İran Anayasası'nın 59. Maddesi'ne göre önemli siyasi, sosyal ve kültürel konularda referandum düzenlenebilmektedir.
TÜRKSAM Haber Analiz
İran’da ülke çapına yayılan protestolar yaklaşık 55 gündür devam ederken, tüm dünya İran’daki gelişmeleri takip etmektedir. Dünyanın farklı yerlerinde İran’daki protestolara destek veren gösteriler düzenlenirken, Batılı ülkelerin İslam Cumhuriyeti rejimine karşı eleştirileri de devam etmektedir.
İran hükümetinin protestoculara yönelik ‘dış güçler destekliyor’ tezi, protestocular ile İran hükümeti arasındaki makası iyice açmakta ve İran hükümetinin de protestocuların taleplerini göz ardı etmesine sebep olmaktadır. Hükümet, protestoları mezhepsel çatışmaya götürme hedefi olan "kaos yaratma projesi" olarak ulusal güvenlik zemininde değerlendirmektedir. Protestolar istikrarlı bir biçimde devam ederken, olayları güvenlik güçleri aracılığıyla kontrol altına almasının dışında, rejimin protestoculara karşı, nasıl bir siyasi refleksle hareket edeceği merak konusu olmuştur.

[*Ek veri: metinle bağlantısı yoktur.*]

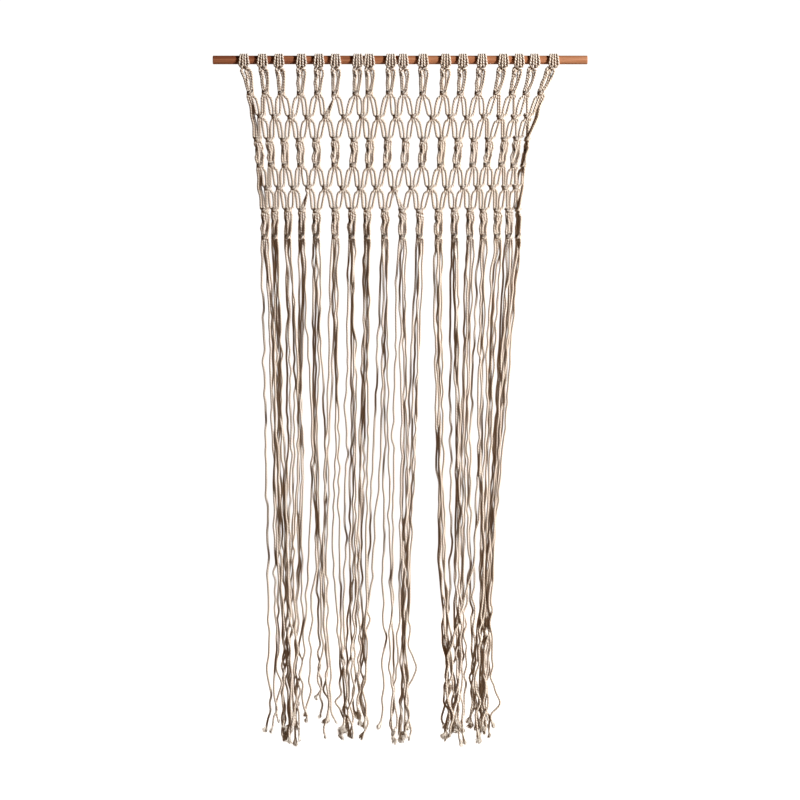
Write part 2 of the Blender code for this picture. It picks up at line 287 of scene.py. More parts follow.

İran’da İslam Devrimi’nden günümüze kadar gelen süreçte bu derece geniş çaplı ve uzun soluklu protestoların yaşanmaması, Mahsa Amini protestolarının etki alanının genişliği ve büyüklüğü göz önüne alındığında ‘bu eylemler rejim değişikliği ile sonuçlanır mı?’ sorusunu akıllara getirmektedir.
İran hükümeti ile protestocuların talepleri arasındaki temel problematik teokratik cumhuriyet yönetim şeklidir. Çünkü olası bir reform durumda dini normlar çerçevesinden politika üretileceği için, zorunlu hicap uygulaması karşıtlığı ile başlayan protestolara ilişkin taleplerin tam anlamıyla karşılanması ihtimalini azaltmaktadır. Bu çerçevede eylemcilerin taleplerinin birçoğu reformdan ziyade rejim karşıtlığına doğru evrilmiştir. Bu bağlamda eylemlerin sürekliliği karşısında demokratik bir tutumla anayasal hak olarak referanduma gidilmesine yönelik çağrılar artmıştır. İran Cumhurbaşkanı Yardımcısı Muhammed Hüseyni bu çağrılara cevaben, "Anayasa'da referandum öngörülmüştür. Fakat referandum bazı tali konular için mümkündür, yönetim şekli için değil" şeklinde açıklamada bulunması ile birlikte bu konuya dair tutumunu net bir şekilde göstermiştir.